KPLC in the spotlight as economic conditions improve - kenyadetails

All eyes are on utility company Kenya Power as it compiles electricity bills for this month, with consumers expecting lower bills given the falling prices of fuel, low inflation, and a stable foreign exchange rate.

Further, increased rainfall in parts of the country in the past few weeks has increased opportunities for cheaper hydro-generated power as opposed to the more expensive thermal power.

“We are still compiling figures on all the fuel data used by electricity generating companies, including independent power producers. The forex and inflation adjustments are also done monthly,” said Kenya Power Communications Manager, Migwi Theuri.

A summary of fuel cost charge and foreign exchange fluctuation adjustments from Kenya Power shows that the fuel cost charge for January fell from Sh5.35 per kilowatt hour to Sh4.93, while forex adjustment increased from Sh1.35 in December, last year, to Sh1.59 this month. Inflation adjustment has also gone up from 28 cents to 30 cents for the period January to June.

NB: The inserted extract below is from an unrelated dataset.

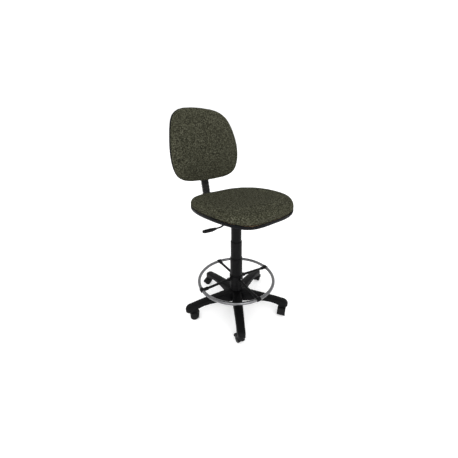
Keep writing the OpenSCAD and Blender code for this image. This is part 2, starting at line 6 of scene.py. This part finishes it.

The forex adjustment element is also particularly surprising, coming at a time when the local currency has remained fairly stable against the dollar. Apart from consumption, the fuel cost charge forms the largest component of a domestic consumer’s monthly bill.

On target

Inflation fell to a new low of 3.2 per cent in December last year from a high of 19.7 per cent in November 2011, remaining within the five per cent medium-term inflation target set by the Government.

A breakdown of items on this bill for the month of December last year, display a fixed charge of Sh120.00, fuel cost charge of Sh5.35 per kilowatt hour, forex adjustment of Sh1.35, and 28 cents per kilowatt hour for inflation.

Consumers are also charged Sh0.03 per kilowatt hour as levy to the Energy Regulatory Commission, five per cent levy goes to the Rural Electrification Programme and pay a 12 per cent Value Added Tax.

In the period between March 2010 and December last year, the highest foreign exchange adjustment was Sh2.74 per kilowatt hour in October last year when the shilling weakened significantly against the US dollar.

There was also a spike in the price of fuel, pushing the fuel cost charge to Sh9.03 per kilowatt-hour in November 2010, the highest in the last two years.

“Fuel cost adjustment for the current month is based on fuel used to generate power by both the private and public sector generators in December last year,” said Theuri.

He added that the foreign exchange adjustment is for a similar period and is the difference between the initial value of the foreign currency for goods and services procured by the sector at the time of contracting or ordering, and the value at the time of payment for all transactions involving foreign exchange in December.